TASK DETAILS
Return all of the data exactly as given.
____________
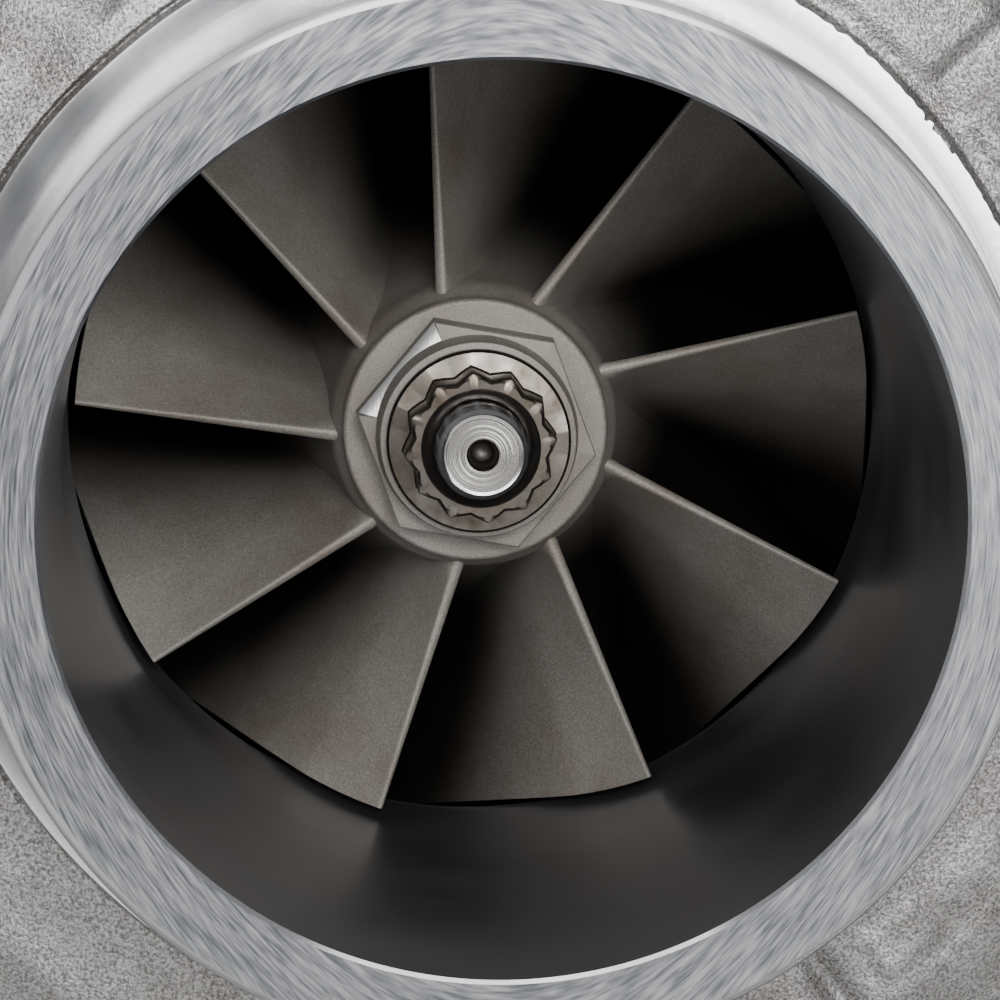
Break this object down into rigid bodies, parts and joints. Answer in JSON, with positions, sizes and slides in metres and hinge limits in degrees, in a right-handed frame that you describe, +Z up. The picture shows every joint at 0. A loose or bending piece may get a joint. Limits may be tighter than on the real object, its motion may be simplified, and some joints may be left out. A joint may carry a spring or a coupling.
{
  "type": "turbocharger",
  "caption": "Car turbocharger with a cast compressor cover, a bladed rotor in an oil-fed centre housing, a turbine housing and a rod-driven wastegate.",
  "frame": {"origin": "centre of the compressor inlet's machined face, on the shaft axis", "axes": "-Y out of the compressor inlet along the shaft axis, +Z up towards the oil feed and the compressor outlet, +X towards the turbine foot's side"},
  "size_m": [0.2101, 0.214, 0.1919],
  "materials": {
    "cast_aluminium": "sand cast, machined spigot",
    "machined_aluminium": "turned",
    "cast_wheel": "as cast",
    "nut_steel": "oiled steel",
    "bright_steel": "ground",
    "black_steel": "black oxide",
    "zinc_steel": "clear zinc plate",
    "gold_zinc": "yellow zinc plate",
    "stainless": "satin",
    "nickel_alloy": "as cast",
    "grey_iron": "sand cast",
    "turbine_iron": "sand cast",
    "bronze": "machined",
    "brass": "machined",
    "copper": "pressed",
    "rubber": "matt"
  },
  "bodies": {
    "housing": {"compressor_housing": "cast_aluminium", "backplate": "machined_aluminium", "backplate_o_ring": "rubber", "cover_clamp_plates": "zinc_steel", "cover_bolts": "zinc_steel", "front_seal_ring": "black_steel", "thrust_bearing": "bronze", "oil_deflector": "zinc_steel", "centre_housing": "grey_iron", "core_bolts": "black_steel", "bearing_circlips": "black_steel", "rear_seal_ring": "black_steel", "heat_shield": "stainless", "turbine_housing": "turbine_iron", "v_band": "stainless", "v_band_bolt": "stainless", "v_band_nut": "stainless", "oil_feed_fitting": "zinc_steel", "oil_feed_washer": "copper", "wastegate_bush": "stainless", "actuator_spring": "bright_steel", "actuator_diaphragm": "rubber", "actuator_cover": "gold_zinc", "actuator_can": "gold_zinc", "actuator_studs": "zinc_steel", "actuator_nuts": "zinc_steel", "actuator_bracket": "zinc_steel", "bracket_bolts": "zinc_steel", "pressure_nipple": "brass", "actuator_nipple": "gold_zinc"},
    "rotor": {"rotor_shaft": "bright_steel", "compressor_wheel": "cast_wheel", "compressor_nut": "nut_steel", "oil_flinger": "bright_steel", "thrust_collar": "bright_steel", "thrust_washer": "bright_steel", "turbine_wheel": "nickel_alloy"},
    "front_bush": {"front_journal_bush": "bronze"},
    "rear_bush": {"rear_journal_bush": "bronze"},
    "wastegate": {"wastegate_crank": "nickel_alloy", "wastegate_flap": "nickel_alloy", "wastegate_washer": "stainless", "wastegate_lever": "stainless", "lever_pin": "stainless", "lever_clip": "stainless"},
    "push_rod": {"actuator_rod": "bright_steel", "rod_eye": "zinc_steel", "rod_lock_nut": "zinc_steel", "actuator_piston": "zinc_steel"}
  },
  "joints": [
    {"name": "rotor_spin", "type": "hinge", "parent": "housing", "child": "rotor", "pos_m": [0, 0.115, 0], "axis": [0, -1, 0], "continuous": true},
    {"name": "front_bush_spin", "type": "hinge", "parent": "housing", "child": "front_bush", "pos_m": [0, 0.106, 0], "axis": [0, -1, 0], "continuous": true},
    {"name": "rear_bush_spin", "type": "hinge", "parent": "housing", "child": "rear_bush", "pos_m": [0, 0.124, 0], "axis": [0, -1, 0], "continuous": true},
    {"name": "rod_slide", "type": "slide", "parent": "housing", "child": "push_rod", "axis": [0, 1, 0], "range_m": [0, 0.00932], "stiffness_N_per_m": 3000, "springref_m": -0.01, "deforming": ["actuator_spring", "actuator_diaphragm"]},
    {"name": "wastegate_turn", "type": "hinge", "parent": "housing", "child": "wastegate", "pos_m": [-0.072, 0.19, 0], "axis": [0, 0, 1], "range_deg": [0, 30]}
  ],
  "couplings": [
    {"joint": "wastegate_turn", "follows": "rod_slide", "rad_per_m": 56.195}
  ]
}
____________
EXERCISE RESULT
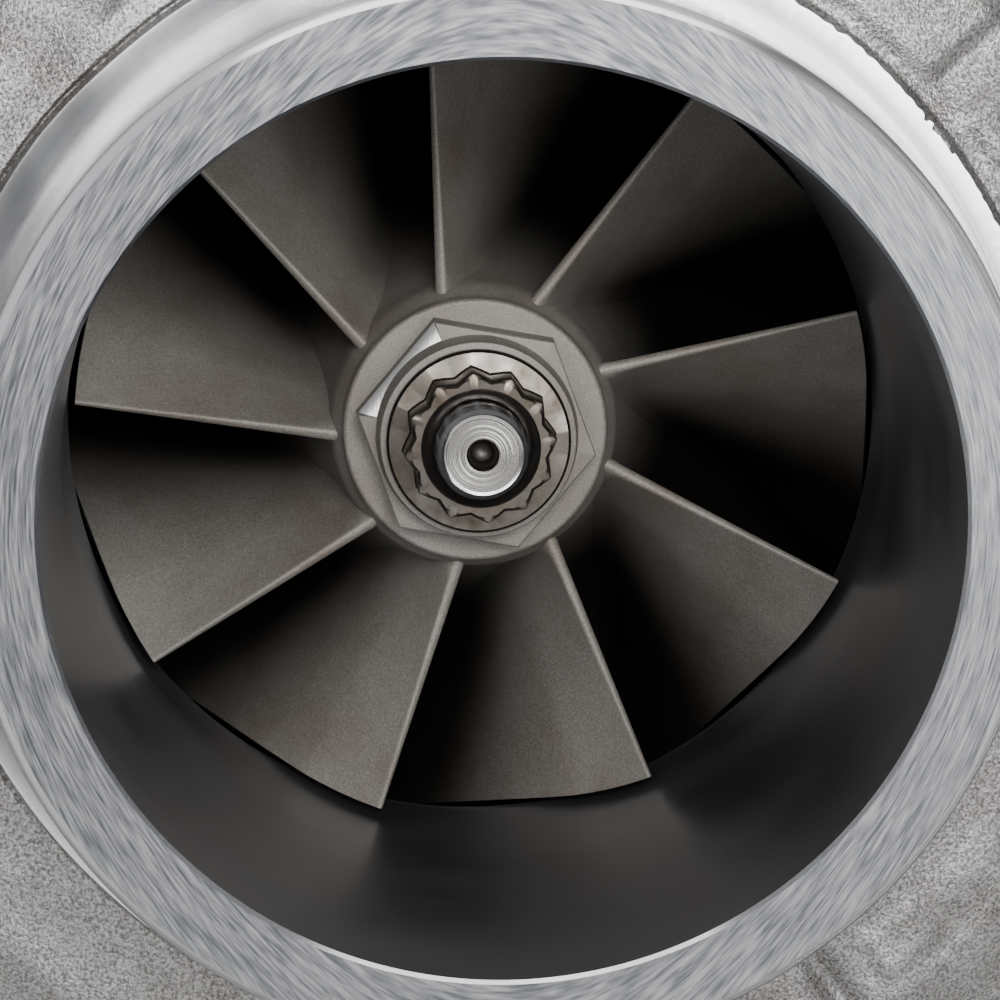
Break this object down into rigid bodies, parts and joints. Answer in JSON, with positions, sizes and slides in metres and hinge limits in degrees, in a right-handed frame that you describe, +Z up. The picture shows every joint at 0. A loose or bending piece may get a joint. Limits may be tighter than on the real object, its motion may be simplified, and some joints may be left out. A joint may carry a spring or a coupling.
{
  "type": "turbocharger",
  "caption": "Car turbocharger with a cast compressor cover, a bladed rotor in an oil-fed centre housing, a turbine housing and a rod-driven wastegate.",
  "frame": {"origin": "centre of the compressor inlet's machined face, on the shaft axis", "axes": "-Y out of the compressor inlet along the shaft axis, +Z up towards the oil feed and the compressor outlet, +X towards the turbine foot's side"},
  "size_m": [0.2101, 0.214, 0.1919],
  "materials": {
    "cast_aluminium": "sand cast, machined spigot",
    "machined_aluminium": "turned",
    "cast_wheel": "as cast",
    "nut_steel": "oiled steel",
    "bright_steel": "ground",
    "black_steel": "black oxide",
    "zinc_steel": "clear zinc plate",
    "gold_zinc": "yellow zinc plate",
    "stainless": "satin",
    "nickel_alloy": "as cast",
    "grey_iron": "sand cast",
    "turbine_iron": "sand cast",
    "bronze": "machined",
    "brass": "machined",
    "copper": "pressed",
    "rubber": "matt"
  },
  "bodies": {
    "housing": {"compressor_housing": "cast_aluminium", "backplate": "machined_aluminium", "backplate_o_ring": "rubber", "cover_clamp_plates": "zinc_steel", "cover_bolts": "zinc_steel", "front_seal_ring": "black_steel", "thrust_bearing": "bronze", "oil_deflector": "zinc_steel", "centre_housing": "grey_iron", "core_bolts": "black_steel", "bearing_circlips": "black_steel", "rear_seal_ring": "black_steel", "heat_shield": "stainless", "turbine_housing": "turbine_iron", "v_band": "stainless", "v_band_bolt": "stainless", "v_band_nut": "stainless", "oil_feed_fitting": "zinc_steel", "oil_feed_washer": "copper", "wastegate_bush": "stainless", "actuator_spring": "bright_steel", "actuator_diaphragm": "rubber", "actuator_cover": "gold_zinc", "actuator_can": "gold_zinc", "actuator_studs": "zinc_steel", "actuator_nuts": "zinc_steel", "actuator_bracket": "zinc_steel", "bracket_bolts": "zinc_steel", "pressure_nipple": "brass", "actuator_nipple": "gold_zinc"},
    "rotor": {"rotor_shaft": "bright_steel", "compressor_wheel": "cast_wheel", "compressor_nut": "nut_steel", "oil_flinger": "bright_steel", "thrust_collar": "bright_steel", "thrust_washer": "bright_steel", "turbine_wheel": "nickel_alloy"},
    "front_bush": {"front_journal_bush": "bronze"},
    "rear_bush": {"rear_journal_bush": "bronze"},
    "wastegate": {"wastegate_crank": "nickel_alloy", "wastegate_flap": "nickel_alloy", "wastegate_washer": "stainless", "wastegate_lever": "stainless", "lever_pin": "stainless", "lever_clip": "stainless"},
    "push_rod": {"actuator_rod": "bright_steel", "rod_eye": "zinc_steel", "rod_lock_nut": "zinc_steel", "actuator_piston": "zinc_steel"}
  },
  "joints": [
    {"name": "rotor_spin", "type": "hinge", "parent": "housing", "child": "rotor", "pos_m": [0, 0.115, 0], "axis": [0, -1, 0], "continuous": true},
    {"name": "front_bush_spin", "type": "hinge", "parent": "housing", "child": "front_bush", "pos_m": [0, 0.106, 0], "axis": [0, -1, 0], "continuous": true},
    {"name": "rear_bush_spin", "type": "hinge", "parent": "housing", "child": "rear_bush", "pos_m": [0, 0.124, 0], "axis": [0, -1, 0], "continuous": true},
    {"name": "rod_slide", "type": "slide", "parent": "housing", "child": "push_rod", "axis": [0, 1, 0], "range_m": [0, 0.00932], "stiffness_N_per_m": 3000, "springref_m": -0.01, "deforming": ["actuator_spring", "actuator_diaphragm"]},
    {"name": "wastegate_turn", "type": "hinge", "parent": "housing", "child": "wastegate", "pos_m": [-0.072, 0.19, 0], "axis": [0, 0, 1], "range_deg": [0, 30]}
  ],
  "couplings": [
    {"joint": "wastegate_turn", "follows": "rod_slide", "rad_per_m": 56.195}
  ]
}